Object modeling scripts
+===+

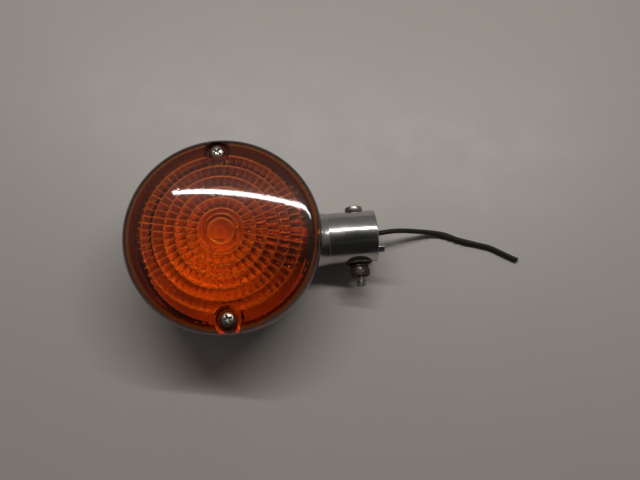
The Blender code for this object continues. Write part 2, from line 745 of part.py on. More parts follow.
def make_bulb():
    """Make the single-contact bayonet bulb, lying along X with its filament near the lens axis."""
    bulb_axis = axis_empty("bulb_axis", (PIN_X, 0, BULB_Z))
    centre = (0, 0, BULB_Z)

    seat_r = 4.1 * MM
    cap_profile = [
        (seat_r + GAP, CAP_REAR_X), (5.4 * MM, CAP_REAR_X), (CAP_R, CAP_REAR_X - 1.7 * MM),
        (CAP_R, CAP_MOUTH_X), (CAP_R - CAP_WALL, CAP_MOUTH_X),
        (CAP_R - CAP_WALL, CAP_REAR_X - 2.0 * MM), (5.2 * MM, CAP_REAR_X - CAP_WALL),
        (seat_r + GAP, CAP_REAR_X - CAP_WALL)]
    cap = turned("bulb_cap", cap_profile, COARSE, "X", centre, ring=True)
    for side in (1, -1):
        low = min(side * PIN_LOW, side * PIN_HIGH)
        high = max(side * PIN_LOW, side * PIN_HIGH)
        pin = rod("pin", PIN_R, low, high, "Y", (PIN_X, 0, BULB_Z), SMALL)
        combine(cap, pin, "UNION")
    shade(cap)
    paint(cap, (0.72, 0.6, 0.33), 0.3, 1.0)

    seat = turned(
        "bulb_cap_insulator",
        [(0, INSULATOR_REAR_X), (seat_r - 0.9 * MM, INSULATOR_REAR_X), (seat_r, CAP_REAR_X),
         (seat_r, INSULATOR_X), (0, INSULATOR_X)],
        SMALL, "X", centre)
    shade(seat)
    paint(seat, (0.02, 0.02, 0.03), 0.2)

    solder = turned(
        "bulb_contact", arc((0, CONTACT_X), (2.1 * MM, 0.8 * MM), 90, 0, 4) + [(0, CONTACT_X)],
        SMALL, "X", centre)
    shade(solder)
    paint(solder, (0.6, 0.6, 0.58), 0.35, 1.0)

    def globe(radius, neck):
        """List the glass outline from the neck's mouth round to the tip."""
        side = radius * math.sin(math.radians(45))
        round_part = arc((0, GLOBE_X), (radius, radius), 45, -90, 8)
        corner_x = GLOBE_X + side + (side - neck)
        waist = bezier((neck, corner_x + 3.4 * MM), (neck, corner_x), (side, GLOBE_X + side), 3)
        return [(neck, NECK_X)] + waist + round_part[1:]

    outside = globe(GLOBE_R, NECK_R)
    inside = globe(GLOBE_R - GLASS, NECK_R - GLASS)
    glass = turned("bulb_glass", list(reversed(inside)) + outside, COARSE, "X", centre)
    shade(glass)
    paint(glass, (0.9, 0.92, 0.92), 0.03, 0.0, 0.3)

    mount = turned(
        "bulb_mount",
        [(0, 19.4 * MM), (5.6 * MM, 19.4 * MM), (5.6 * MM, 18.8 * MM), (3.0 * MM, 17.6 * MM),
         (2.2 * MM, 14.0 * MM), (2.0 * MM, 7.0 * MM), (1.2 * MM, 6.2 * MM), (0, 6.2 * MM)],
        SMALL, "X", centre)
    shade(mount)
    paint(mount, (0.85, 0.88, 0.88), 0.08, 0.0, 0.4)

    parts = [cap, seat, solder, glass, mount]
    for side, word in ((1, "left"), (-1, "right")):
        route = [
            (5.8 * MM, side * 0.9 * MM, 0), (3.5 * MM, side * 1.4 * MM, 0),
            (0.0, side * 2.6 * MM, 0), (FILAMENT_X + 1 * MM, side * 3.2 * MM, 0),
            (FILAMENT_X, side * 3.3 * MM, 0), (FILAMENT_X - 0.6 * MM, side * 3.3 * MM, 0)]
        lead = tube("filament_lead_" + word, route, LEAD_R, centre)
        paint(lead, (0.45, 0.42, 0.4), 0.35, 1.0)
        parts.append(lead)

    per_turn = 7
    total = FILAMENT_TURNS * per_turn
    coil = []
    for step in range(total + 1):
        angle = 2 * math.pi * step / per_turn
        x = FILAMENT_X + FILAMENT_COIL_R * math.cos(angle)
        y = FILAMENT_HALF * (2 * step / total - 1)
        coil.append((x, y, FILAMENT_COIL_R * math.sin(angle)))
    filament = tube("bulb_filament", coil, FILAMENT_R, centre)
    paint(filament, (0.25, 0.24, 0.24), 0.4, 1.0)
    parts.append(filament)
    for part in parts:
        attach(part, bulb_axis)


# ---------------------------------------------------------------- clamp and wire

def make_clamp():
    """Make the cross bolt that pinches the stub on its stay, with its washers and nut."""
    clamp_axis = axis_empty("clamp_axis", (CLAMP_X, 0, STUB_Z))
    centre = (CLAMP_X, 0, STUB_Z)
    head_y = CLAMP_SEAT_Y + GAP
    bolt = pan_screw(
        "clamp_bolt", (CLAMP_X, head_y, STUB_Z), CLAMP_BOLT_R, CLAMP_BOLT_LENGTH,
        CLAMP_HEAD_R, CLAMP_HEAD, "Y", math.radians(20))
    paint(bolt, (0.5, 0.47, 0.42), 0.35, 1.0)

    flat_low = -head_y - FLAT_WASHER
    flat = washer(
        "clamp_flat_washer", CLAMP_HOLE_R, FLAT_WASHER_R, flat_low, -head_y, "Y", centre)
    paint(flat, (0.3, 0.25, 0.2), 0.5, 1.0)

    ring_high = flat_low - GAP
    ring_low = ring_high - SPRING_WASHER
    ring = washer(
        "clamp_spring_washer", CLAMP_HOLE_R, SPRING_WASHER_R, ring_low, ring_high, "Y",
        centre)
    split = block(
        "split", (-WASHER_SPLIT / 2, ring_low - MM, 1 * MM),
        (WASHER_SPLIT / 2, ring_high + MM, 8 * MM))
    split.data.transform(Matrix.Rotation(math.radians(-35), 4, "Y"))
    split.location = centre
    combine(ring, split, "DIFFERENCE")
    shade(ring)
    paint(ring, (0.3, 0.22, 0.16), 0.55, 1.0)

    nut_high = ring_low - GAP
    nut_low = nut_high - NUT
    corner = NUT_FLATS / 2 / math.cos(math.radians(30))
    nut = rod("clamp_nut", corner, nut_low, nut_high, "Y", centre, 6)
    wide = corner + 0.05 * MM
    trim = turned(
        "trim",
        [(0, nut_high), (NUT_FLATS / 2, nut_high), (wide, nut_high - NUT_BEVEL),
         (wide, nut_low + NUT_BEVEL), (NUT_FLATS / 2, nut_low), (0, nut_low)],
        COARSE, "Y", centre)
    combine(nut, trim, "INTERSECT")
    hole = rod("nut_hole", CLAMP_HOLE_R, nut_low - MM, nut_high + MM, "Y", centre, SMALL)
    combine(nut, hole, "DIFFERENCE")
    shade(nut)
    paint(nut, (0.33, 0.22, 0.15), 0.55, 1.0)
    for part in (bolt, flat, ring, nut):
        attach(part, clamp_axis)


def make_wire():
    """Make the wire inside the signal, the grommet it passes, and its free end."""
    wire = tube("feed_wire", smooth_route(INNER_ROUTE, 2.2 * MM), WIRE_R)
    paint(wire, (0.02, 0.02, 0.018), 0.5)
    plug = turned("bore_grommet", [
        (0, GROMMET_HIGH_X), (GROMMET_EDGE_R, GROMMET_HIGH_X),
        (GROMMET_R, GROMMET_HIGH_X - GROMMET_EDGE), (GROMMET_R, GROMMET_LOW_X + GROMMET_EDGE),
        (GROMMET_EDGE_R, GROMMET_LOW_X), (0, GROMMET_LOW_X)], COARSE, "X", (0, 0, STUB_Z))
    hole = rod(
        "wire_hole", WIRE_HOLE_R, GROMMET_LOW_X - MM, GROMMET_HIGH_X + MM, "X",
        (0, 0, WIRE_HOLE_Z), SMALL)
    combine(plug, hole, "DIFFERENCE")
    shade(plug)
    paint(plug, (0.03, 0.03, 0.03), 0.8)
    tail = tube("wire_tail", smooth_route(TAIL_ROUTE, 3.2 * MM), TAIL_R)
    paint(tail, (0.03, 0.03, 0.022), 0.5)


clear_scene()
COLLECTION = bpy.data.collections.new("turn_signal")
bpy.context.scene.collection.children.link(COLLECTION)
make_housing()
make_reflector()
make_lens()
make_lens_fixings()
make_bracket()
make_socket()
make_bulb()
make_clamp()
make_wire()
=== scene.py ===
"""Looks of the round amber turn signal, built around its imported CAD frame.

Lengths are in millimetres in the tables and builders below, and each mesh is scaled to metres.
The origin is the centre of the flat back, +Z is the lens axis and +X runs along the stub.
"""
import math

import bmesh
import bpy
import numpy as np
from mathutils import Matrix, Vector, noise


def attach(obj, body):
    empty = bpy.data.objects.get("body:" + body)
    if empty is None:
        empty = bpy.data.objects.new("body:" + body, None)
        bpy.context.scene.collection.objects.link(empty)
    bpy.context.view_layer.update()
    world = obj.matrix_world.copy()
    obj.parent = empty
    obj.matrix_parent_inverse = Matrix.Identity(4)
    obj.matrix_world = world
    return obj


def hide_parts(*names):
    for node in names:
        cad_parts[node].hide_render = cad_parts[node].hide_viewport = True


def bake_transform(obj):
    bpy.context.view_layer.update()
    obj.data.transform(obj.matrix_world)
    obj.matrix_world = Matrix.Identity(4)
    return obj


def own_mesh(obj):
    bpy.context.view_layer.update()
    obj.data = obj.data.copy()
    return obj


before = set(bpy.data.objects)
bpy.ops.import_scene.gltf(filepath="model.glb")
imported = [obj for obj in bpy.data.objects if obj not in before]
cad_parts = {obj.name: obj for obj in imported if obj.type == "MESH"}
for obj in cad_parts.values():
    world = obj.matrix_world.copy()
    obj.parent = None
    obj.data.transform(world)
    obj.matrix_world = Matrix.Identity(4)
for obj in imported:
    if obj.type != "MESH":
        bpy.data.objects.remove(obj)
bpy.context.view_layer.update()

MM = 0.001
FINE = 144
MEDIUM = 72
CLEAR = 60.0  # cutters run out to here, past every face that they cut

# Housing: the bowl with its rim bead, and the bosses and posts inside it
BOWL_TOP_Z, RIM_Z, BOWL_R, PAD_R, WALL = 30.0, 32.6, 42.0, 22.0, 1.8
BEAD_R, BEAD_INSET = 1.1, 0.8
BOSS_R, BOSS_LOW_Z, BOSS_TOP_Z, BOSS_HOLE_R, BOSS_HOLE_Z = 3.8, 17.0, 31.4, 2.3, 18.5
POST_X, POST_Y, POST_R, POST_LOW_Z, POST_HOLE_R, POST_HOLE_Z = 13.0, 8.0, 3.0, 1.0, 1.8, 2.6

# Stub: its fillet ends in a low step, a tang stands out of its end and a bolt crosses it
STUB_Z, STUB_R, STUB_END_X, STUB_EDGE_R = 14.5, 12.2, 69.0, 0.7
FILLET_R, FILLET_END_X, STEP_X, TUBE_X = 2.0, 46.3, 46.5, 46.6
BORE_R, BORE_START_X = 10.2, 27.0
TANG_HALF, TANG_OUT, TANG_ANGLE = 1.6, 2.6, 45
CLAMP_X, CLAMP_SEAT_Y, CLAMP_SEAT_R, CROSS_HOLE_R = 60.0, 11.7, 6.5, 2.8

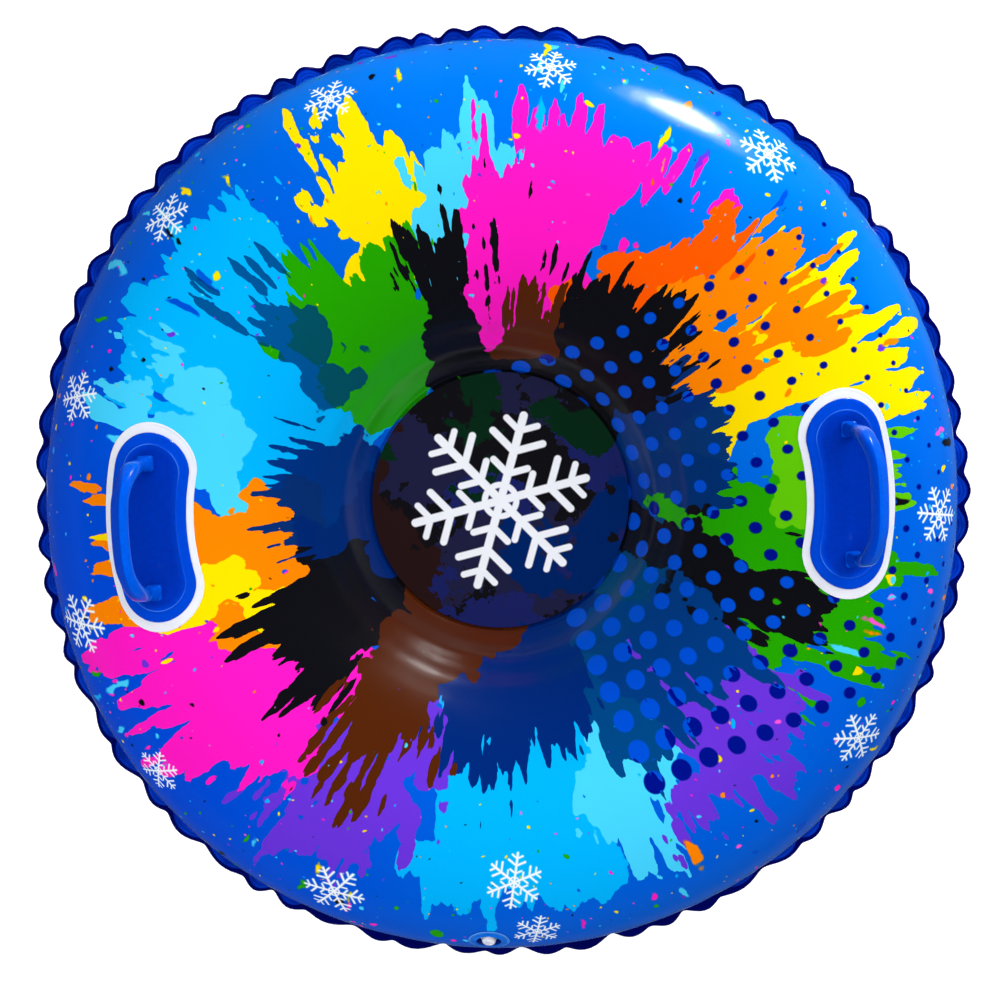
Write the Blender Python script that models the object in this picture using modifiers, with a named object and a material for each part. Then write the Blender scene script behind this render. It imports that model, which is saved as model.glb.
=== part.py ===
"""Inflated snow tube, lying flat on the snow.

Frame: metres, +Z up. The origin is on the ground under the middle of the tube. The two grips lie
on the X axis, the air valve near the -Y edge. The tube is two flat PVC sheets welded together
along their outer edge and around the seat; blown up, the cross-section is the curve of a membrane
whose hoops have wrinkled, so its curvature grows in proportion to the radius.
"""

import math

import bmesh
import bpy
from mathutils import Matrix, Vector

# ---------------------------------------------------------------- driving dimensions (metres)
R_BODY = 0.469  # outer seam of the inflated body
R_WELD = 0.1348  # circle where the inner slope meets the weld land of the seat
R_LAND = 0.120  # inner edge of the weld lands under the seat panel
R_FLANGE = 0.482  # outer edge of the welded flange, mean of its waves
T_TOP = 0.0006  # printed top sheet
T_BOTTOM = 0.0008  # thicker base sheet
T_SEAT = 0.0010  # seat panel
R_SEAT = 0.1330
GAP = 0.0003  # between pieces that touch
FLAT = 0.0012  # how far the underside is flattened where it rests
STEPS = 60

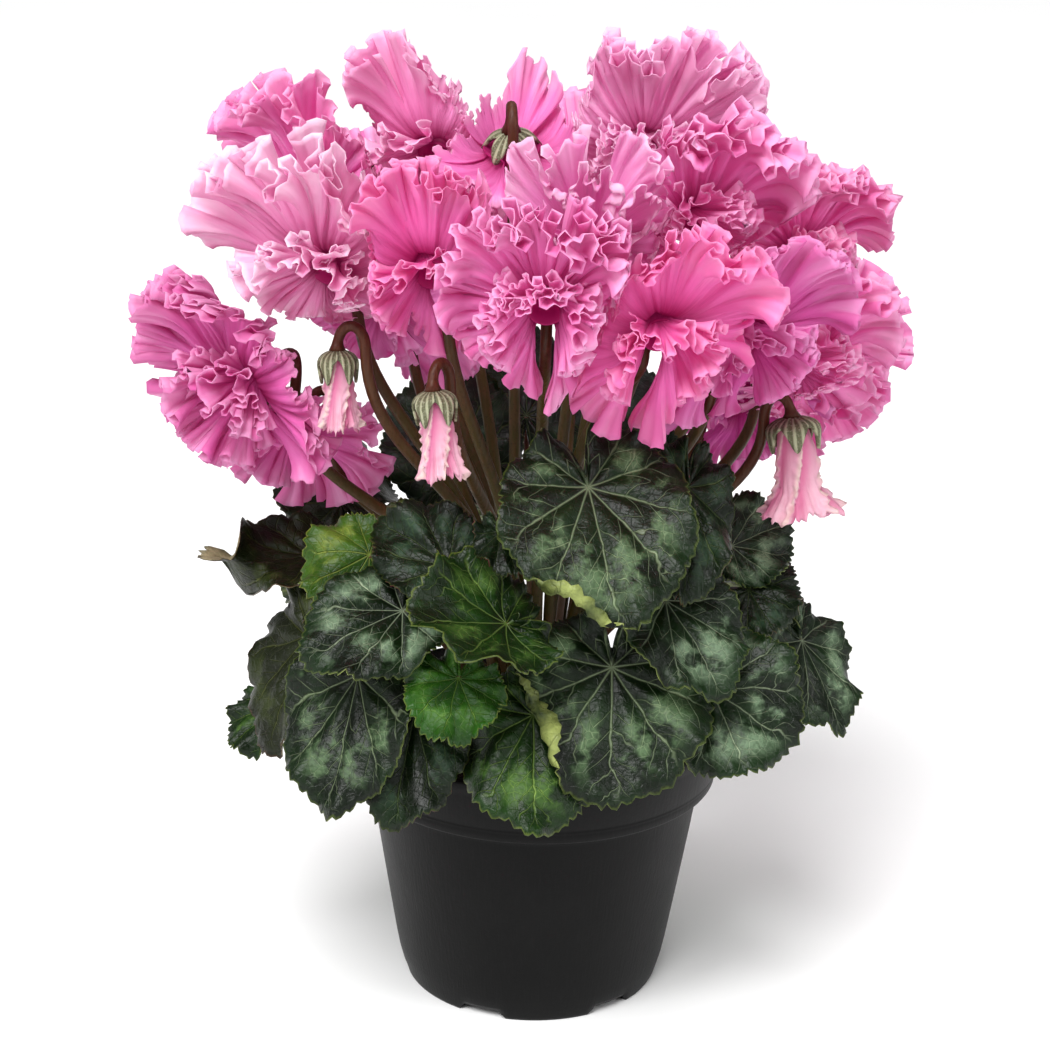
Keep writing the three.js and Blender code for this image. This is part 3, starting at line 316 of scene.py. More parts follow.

+===+

_Instructions to follow_
Can you write out the lines above, from the first one through the one containing "paint(solder, (0.6, 0.6, 0.58), 0.35, 1.0)", exactly as they appear and nothing more?

_Output of the exercise_
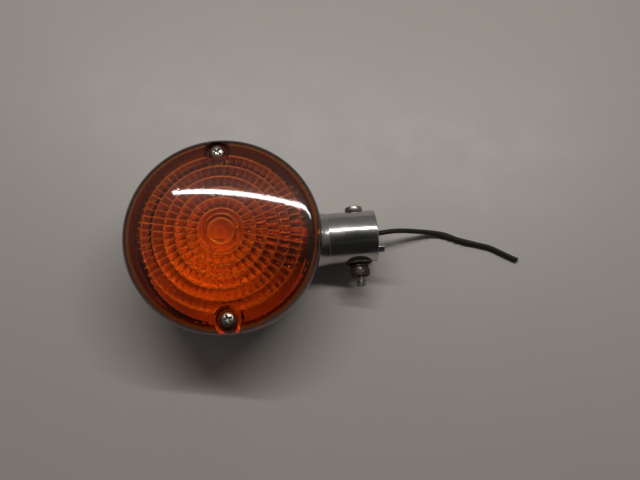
The Blender code for this object continues. Write part 2, from line 745 of part.py on. More parts follow.
def make_bulb():
    """Make the single-contact bayonet bulb, lying along X with its filament near the lens axis."""
    bulb_axis = axis_empty("bulb_axis", (PIN_X, 0, BULB_Z))
    centre = (0, 0, BULB_Z)

    seat_r = 4.1 * MM
    cap_profile = [
        (seat_r + GAP, CAP_REAR_X), (5.4 * MM, CAP_REAR_X), (CAP_R, CAP_REAR_X - 1.7 * MM),
        (CAP_R, CAP_MOUTH_X), (CAP_R - CAP_WALL, CAP_MOUTH_X),
        (CAP_R - CAP_WALL, CAP_REAR_X - 2.0 * MM), (5.2 * MM, CAP_REAR_X - CAP_WALL),
        (seat_r + GAP, CAP_REAR_X - CAP_WALL)]
    cap = turned("bulb_cap", cap_profile, COARSE, "X", centre, ring=True)
    for side in (1, -1):
        low = min(side * PIN_LOW, side * PIN_HIGH)
        high = max(side * PIN_LOW, side * PIN_HIGH)
        pin = rod("pin", PIN_R, low, high, "Y", (PIN_X, 0, BULB_Z), SMALL)
        combine(cap, pin, "UNION")
    shade(cap)
    paint(cap, (0.72, 0.6, 0.33), 0.3, 1.0)

    seat = turned(
        "bulb_cap_insulator",
        [(0, INSULATOR_REAR_X), (seat_r - 0.9 * MM, INSULATOR_REAR_X), (seat_r, CAP_REAR_X),
         (seat_r, INSULATOR_X), (0, INSULATOR_X)],
        SMALL, "X", centre)
    shade(seat)
    paint(seat, (0.02, 0.02, 0.03), 0.2)

    solder = turned(
        "bulb_contact", arc((0, CONTACT_X), (2.1 * MM, 0.8 * MM), 90, 0, 4) + [(0, CONTACT_X)],
        SMALL, "X", centre)
    shade(solder)
    paint(solder, (0.6, 0.6, 0.58), 0.35, 1.0)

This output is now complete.